-- Task statement --
In the listing that follows, locate the line containing "const crown = crownSolid();" and the line containing "bpy.context.view_layer.update()". Retype exactly those two lines and every line between them, and nothing more.

-- Data extract --

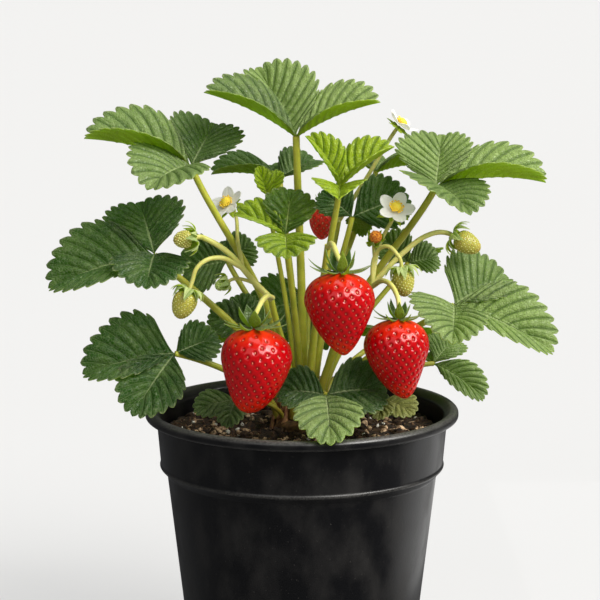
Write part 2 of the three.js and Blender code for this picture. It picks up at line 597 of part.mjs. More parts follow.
// The fruit stalks: each rises from the crown to its first fork, and each branch then runs through hand-set points
// to the cap of the fruit or flower that it is named for.
const STALKS = {
  truss_left: { first: [-16, -26, 213], bow: 0, radius: 1.8, branches: [
    { to: "green_high_left", radius: 1.6,
      via: [[-15, -26, 211], [-25, -25, 221], [-38, -27, 236], [-49, -29, 243]] },
    { to: "green_low_left", radius: 1.3, via: [[-31, -26, 228], [-42, -31, 233.5], [-52, -35, 230]] },
    { to: "berry_left", radius: 1.4, via: [[-15, -25, 212], [-18, -40, 215], [-22, -57, 211]] },
    { to: "bud", radius: 1, via: [[-23, -25, 219], [-30, -22, 221]] },
    { to: "flower_left", radius: 1.1, via: [[-30, -25.5, 227], [-33, -8, 238]] }] },
  truss_centre: { first: [13, -30, 240], bow: 0, radius: 1.7, branches: [
    { to: "berry_centre", radius: 1.5, via: [[13, -29, 238.5], [15, -42, 242], [17.6, -56, 237.5]] }] },
  truss_right: { first: [36, -22, 219], bow: 0, radius: 1.8, branches: [
    { to: "berry_right", radius: 1.4, via: [[35.5, -21, 217], [42, -34, 222], [47.6, -46.5, 216]] },
    { to: "green_mid_right", radius: 1.2,
      via: [[36, -22, 218], [37.5, -20, 233], [43, -25, 238.5], [48.8, -29.4, 234]] },
    { to: "old_flower", radius: 1, via: [[37.3, -20, 231], [37, -12, 236]] },
    { to: "flower_right", radius: 1.1, via: [[36.3, -21, 221], [40, -13, 238]] },
    { to: "green_high_right", radius: 1.5, via: [[35, -21, 217], [52, -16, 234], [66, -12, 243]] }] },
  truss_back: { first: [20, 30, 246], bow: 0, radius: 1.5, branches: [
    { to: "berry_back", radius: 1.3, via: [[19.6, 29, 244], [17, 36, 257], [13, 40, 259]] },
    { to: "flower_top", radius: 1.2, via: [[20, 30, 245], [35, 28, 269]] }] },
};

function stalkSolid(stalk, start) {
  const pieces = [rod(stalkCurve(start, vec(stalk.first), stalk.bow), stalk.radius, 5, 6)];
  for (const branch of stalk.branches) {
    const cap = capOf(branch.to);
    const outward = vec(cap.aim).normalize();
    const end = vec(cap.seat).addScaledVector(outward, -1.2);
    const before = vec(cap.seat).addScaledVector(outward, -4.5);
    const curve = new THREE.CatmullRomCurve3([...branch.via.map(vec), before, end]);
    pieces.push(rod(curve, branch.radius, branch.via.length + 3, 4), capSolid(cap));
    if (branch.to === "bud") pieces.push(headSolid(HEADS.bud, 1));
  }
  return joined(pieces);
}

// A round head with its top at a height inside its cap: sunk in the cap, or just below it as a piece of its own
function headSolid(head, top) {
  const ball = new THREE.SphereGeometry(head.radius, 7, 5).rotateX(Math.PI / 2);
  ball.translate(0, 0, top - head.radius);
  return solidOf(ball).transform(aimed(head.seat, head.aim).toArray());
}

// The group of named pieces
const plant = new THREE.Group();

function addPiece(name, solid, finish) {
  const material = new THREE.MeshStandardMaterial({ metalness: 0, ...finish });
  const mesh = new THREE.Mesh(geometryOf(solid), material);
  mesh.name = name;
  plant.add(mesh);
}

const FINISH = {
  pot: { color: 0x1b1b1c, roughness: 0.5 },
  soil: { color: 0x2a1d14, roughness: 1 },
  crown: { color: 0x5a4a26, roughness: 0.9 },
  leaf: { color: 0x4f7d2c, roughness: 0.6 },
  youngLeaf: { color: 0x7fae30, roughness: 0.55 },
  stalk: { color: 0x93a63a, roughness: 0.6 },
  ripe: { color: 0xc01018, roughness: 0.25 },
  unripe: { color: 0xb9b548, roughness: 0.5 },
  petal: { color: 0xf6f6f2, roughness: 0.6 },
  stamen: { color: 0xf2c21c, roughness: 0.8 },
};

const crown = crownSolid();
addPiece("pot", potSolid(), FINISH.pot);
addPiece("soil", soilSolid(crown), FINISH.soil);
addPiece("crown", crown, FINISH.crown);
const starts = rootPlaces([...Object.values(LEAVES), ...Object.values(STALKS)].map((p) => p.hub ?? p.first));
for (const [name, leaf] of Object.entries(LEAVES)) {
  const finish = name.includes("young") || name.includes("bud") ? FINISH.youngLeaf : FINISH.leaf;
  addPiece(name, leafSolid(leaf, starts.shift()), finish);
}
for (const [name, stalk] of Object.entries(STALKS)) {
  addPiece(name, stalkSolid(stalk, starts.shift()), FINISH.stalk);
}
for (const [name, berry] of Object.entries(BERRIES)) {
  const kind = isRipe(name) ? RIPE : UNRIPE;
  addPiece(name, berrySolid({ ...kind, ...berry }), isRipe(name) ? FINISH.ripe : FINISH.unripe);
}
for (const [name, flower] of Object.entries(FLOWERS)) {
  addPiece(name, petalsSolid(flower), FINISH.petal);
  addPiece(name + "_centre", centreSolid(flower), FINISH.stamen);
}
addPiece("old_flower_centre", headSolid(HEADS.old_flower, 0), FINISH.stamen);

export default plant;
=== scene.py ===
# %% [markdown]
# # A fruiting strawberry plant in a nursery pot
# A garden strawberry grows as a rosette: long stalks rise from one short crown, and each carries either a
# leaf of three toothed leaflets or a spray of fruit. This lesson dresses a plain model of such a plant. The
# plain model is loaded first and never moved, and each finer piece takes the place of one of its nodes. The
# box round the plain model is kept, to show at the end that the finer plant hasn't grown out of it.

import math
import random

import bpy
import numpy as np
from mathutils import Matrix, Quaternion, Vector, noise


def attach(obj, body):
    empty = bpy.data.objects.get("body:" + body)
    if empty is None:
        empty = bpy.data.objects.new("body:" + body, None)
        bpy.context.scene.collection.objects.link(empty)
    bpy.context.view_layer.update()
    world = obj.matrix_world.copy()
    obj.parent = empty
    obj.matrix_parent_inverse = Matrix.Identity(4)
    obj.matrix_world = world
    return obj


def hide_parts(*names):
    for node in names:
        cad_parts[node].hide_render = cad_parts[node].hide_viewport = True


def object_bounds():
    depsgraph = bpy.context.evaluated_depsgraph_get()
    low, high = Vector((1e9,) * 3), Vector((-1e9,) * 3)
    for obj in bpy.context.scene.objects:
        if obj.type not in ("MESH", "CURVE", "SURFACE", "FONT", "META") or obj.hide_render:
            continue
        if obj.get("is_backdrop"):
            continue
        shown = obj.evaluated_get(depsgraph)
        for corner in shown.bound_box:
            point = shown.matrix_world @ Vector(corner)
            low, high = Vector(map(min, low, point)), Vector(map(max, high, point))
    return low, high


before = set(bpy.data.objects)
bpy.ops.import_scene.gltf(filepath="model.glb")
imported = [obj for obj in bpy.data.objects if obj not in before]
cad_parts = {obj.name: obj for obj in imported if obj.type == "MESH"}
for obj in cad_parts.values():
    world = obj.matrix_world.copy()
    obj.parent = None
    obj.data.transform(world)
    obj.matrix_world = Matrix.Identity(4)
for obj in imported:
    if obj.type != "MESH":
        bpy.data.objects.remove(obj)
plain_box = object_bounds()
bpy.ops.object.select_all(action="DESELECT")
print("nodes in the plain model:", len(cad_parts))

# %% [markdown]
# ## Small helpers for meshes
# Every piece here is worked out in millimetres, because that is how a gardener would measure it, and one
# function brings the finished mesh to metres. A sheet that curves, such as a leaf or a petal, could be
# pulled into shape by hand, but sixty leaflets would take days. So each starts as Blender's grid, and a
# formula says where each of its points goes. Things that repeat by the hundred are one small model and a
# list of places.

# %% Helpers for meshes
MM = 0.001


def read(piece, what="co"):
    """Where a piece's points are, or, for "normal", which way each of them faces."""
    flat = np.empty(3 * len(piece.data.vertices))
    piece.data.vertices.foreach_get(what, flat)
    return flat.reshape(-1, 3)


def write(piece, places):
    piece.data.vertices.foreach_set("co", np.asarray(places, dtype=float).ravel())
    piece.data.update()


def tag(piece, name, values):
    """Gives each point three numbers that a material can read by name."""
    layer = piece.data.attributes.new(name, "FLOAT_VECTOR", "POINT")
    layer.data.foreach_set("vector", np.asarray(values, dtype=float).ravel())


def flat_grid(long, across):
    """A grid, with how far along it (0 to 1) and across it (-1 to 1) each of its points is."""
    bpy.ops.mesh.primitive_grid_add(x_subdivisions=long, y_subdivisions=across, size=2)
    piece = bpy.context.object
    flat = read(piece)
    return piece, (flat[:, 0] + 1) / 2, flat[:, 1]


def shaped_grid(long, across, shape):
    """A grid whose points shape(u, v) places."""
    piece, u, v = flat_grid(long, across)
    write(piece, shape(u, v))
    return piece


def made_of(piece, *materials):
    for material in materials:
        piece.data.materials.append(material)
    return piece


def edit(piece, *steps):
    """Runs edit-mode operators on all of a piece, each with its settings."""
    bpy.context.view_layer.objects.active = piece
    bpy.ops.object.mode_set(mode="EDIT")
    bpy.ops.mesh.select_all(action="SELECT")
    for operator, settings in steps:
        operator(**settings)
    bpy.ops.object.mode_set(mode="OBJECT")


def finish_with(piece, kind, **settings):
    """Adds a modifier and applies it."""
    bpy.context.view_layer.objects.active = piece
    modifier = piece.modifiers.new(kind.title(), kind)
    for name, value in settings.items():
        setattr(modifier, name, value)
    bpy.ops.object.modifier_apply(modifier=modifier.name)


def joined(pieces, name):
    bpy.ops.object.select_all(action="DESELECT")
    for piece in pieces:
        piece.select_set(True)
    bpy.context.view_layer.objects.active = pieces[0]
    if len(pieces) > 1:
        bpy.ops.object.join()
    pieces[0].name = name
    pieces[0].select_set(False)
    return pieces[0]


print("helpers for one piece ready, a unit is a millimetre until a piece is handed in")


# %% Helpers for copies and for finished pieces
def copies(model, places, name, shades=None):
    """One mesh with a copy of the model at each place, and the model itself deleted."""
    corners = np.c_[read(model), np.ones(len(model.data.vertices))]
    faces = [tuple(face.vertices) for face in model.data.polygons]
    points = []
    sides = []
    for place in places:
        first = len(points) * len(corners)
        points.append(corners @ np.array(place).T[:, :3])
        sides += [tuple(first + i for i in face) for face in faces]
    mesh = bpy.data.meshes.new(name)
    mesh.from_pydata(np.concatenate(points).tolist(), [], sides)
    mesh.materials.append(model.data.materials[0])
    piece = bpy.data.objects.new(name, mesh)
    bpy.context.collection.objects.link(piece)
    if shades is not None:
        tag(piece, "shade", np.repeat(np.c_[shades, shades, shades], len(corners), axis=0))
    bpy.data.objects.remove(model)
    return piece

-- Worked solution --
const crown = crownSolid();
addPiece("pot", potSolid(), FINISH.pot);
addPiece("soil", soilSolid(crown), FINISH.soil);
addPiece("crown", crown, FINISH.crown);
const starts = rootPlaces([...Object.values(LEAVES), ...Object.values(STALKS)].map((p) => p.hub ?? p.first));
for (const [name, leaf] of Object.entries(LEAVES)) {
  const finish = name.includes("young") || name.includes("bud") ? FINISH.youngLeaf : FINISH.leaf;
  addPiece(name, leafSolid(leaf, starts.shift()), finish);
}
for (const [name, stalk] of Object.entries(STALKS)) {
  addPiece(name, stalkSolid(stalk, starts.shift()), FINISH.stalk);
}
for (const [name, berry] of Object.entries(BERRIES)) {
  const kind = isRipe(name) ? RIPE : UNRIPE;
  addPiece(name, berrySolid({ ...kind, ...berry }), isRipe(name) ? FINISH.ripe : FINISH.unripe);
}
for (const [name, flower] of Object.entries(FLOWERS)) {
  addPiece(name, petalsSolid(flower), FINISH.petal);
  addPiece(name + "_centre", centreSolid(flower), FINISH.stamen);
}
addPiece("old_flower_centre", headSolid(HEADS.old_flower, 0), FINISH.stamen);

export default plant;
=== scene.py ===
# %% [markdown]
# # A fruiting strawberry plant in a nursery pot
# A garden strawberry grows as a rosette: long stalks rise from one short crown, and each carries either a
# leaf of three toothed leaflets or a spray of fruit. This lesson dresses a plain model of such a plant. The
# plain model is loaded first and never moved, and each finer piece takes the place of one of its nodes. The
# box round the plain model is kept, to show at the end that the finer plant hasn't grown out of it.

import math
import random

import bpy
import numpy as np
from mathutils import Matrix, Quaternion, Vector, noise


def attach(obj, body):
    empty = bpy.data.objects.get("body:" + body)
    if empty is None:
        empty = bpy.data.objects.new("body:" + body, None)
        bpy.context.scene.collection.objects.link(empty)
    bpy.context.view_layer.update()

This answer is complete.